Audrée Wilhelmy est une écrivaine québécoise qui explore, en plus du matériau de l’écriture, plusieurs techniques tant archaïques (comme l’impression artisanale, la gravure, la broderie), mécaniques (tel la photographie) que numériques (la création de capsules vidéo, notamment). Pendant l’écriture de son sixième roman, nommé provisoirement La Sauvagine, elle a créé L’Atelier, un site web lui permettant de partager certains aspects de son processus de création et de mettre en lumière les voix d’autrices inspirantes. Cet espace unique cherche aussi à établir un dialogue avec les lecteur.ices qui peuvent y inscrire leurs propres réflexions.
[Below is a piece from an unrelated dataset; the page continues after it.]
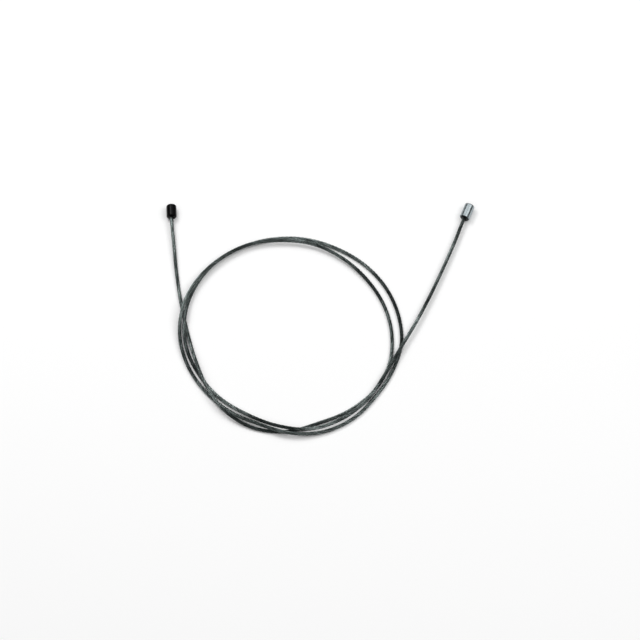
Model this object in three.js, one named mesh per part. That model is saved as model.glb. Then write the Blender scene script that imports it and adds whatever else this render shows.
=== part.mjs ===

Qu’est-ce qui vous a mené vers la création de L’Atelier ?
J’ai fait un doctorat en étude et pratiques des arts pendant lequel une partie de mon travail consistait à documenter ma pratique d’écriture pendant la rédaction de mon roman Les Sangs. J’ai vraiment aimé cette démarche qui me permettait de penser en temps réel le processus de création littéraire. Quand j’ai vu que le Conseil des arts et des lettres du Québec offrait des financements pour le développement numérique, j’y ai vu une opportunité de me replonger dans cet exercice, qui m’avait beaucoup stimulée. C’est donc pour prolonger la réflexion que j’avais eue il y a quelques années que j’ai décidé de réactiver le blogue et de créer L’Atelier autour. Une fois l’infrastructure mise en place, j’ai voulu intégrer d’autres écrivaines, en mettant de l’avant de multiples façons de créer, plutôt que la mienne seule.
Est-ce que le blogue de départ était sur cette même plateforme ?
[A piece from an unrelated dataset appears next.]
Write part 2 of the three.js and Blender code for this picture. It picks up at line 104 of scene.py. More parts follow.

Il n’était pas sur cette plateforme-là, il était en dormance depuis au moins cinq ans, et n’était pas entretenu régulièrement. J’ai remis en place cette pratique-là.
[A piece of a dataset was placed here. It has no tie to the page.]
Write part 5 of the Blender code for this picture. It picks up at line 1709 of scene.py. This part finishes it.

Quel est le rôle de cet espace numérique ?
Mon objectif était d’ouvrir un dialogue autour de la création littéraire qui est normalement un exercice plutôt solitaire. En temps de confinement, c’était d’autant plus pertinent. Créer un espace de réflexion et de dialogue autour du travail littéraire me semble important pour me sortir de cette solitude de création, pour entrer en dialogue avec des artistes que j’aime et pour permettre à des lectrices et des lecteurs de plonger dans l’univers de ces femmes.
Comment cet espace nourrit-il vos œuvres qui ne sont pas numériques dans l’esthétique ?
Je n’ai pas l’impression que l’Atelier change comment j’écris, mais il rend mon travail beaucoup moins solitaire. C’est le péritexte, surtout, qui s’en voit transformé. Parfois, je lance des pistes par rapport à mes gravures et mes livres d’artistes et des gens vont rebondir, ils vont me donner des idées auxquelles je n’avais pas pensé, vont me parler d’artistes que je ne connais pas. J’ai l’impression que, grâce à ce dialogue, ma pratique artistique avance beaucoup plus vite, même si ma pratique littéraire est moins concernée par le phénomène.
L’écriture du livre se fait-elle davantage sur ordinateur ou sur papier ?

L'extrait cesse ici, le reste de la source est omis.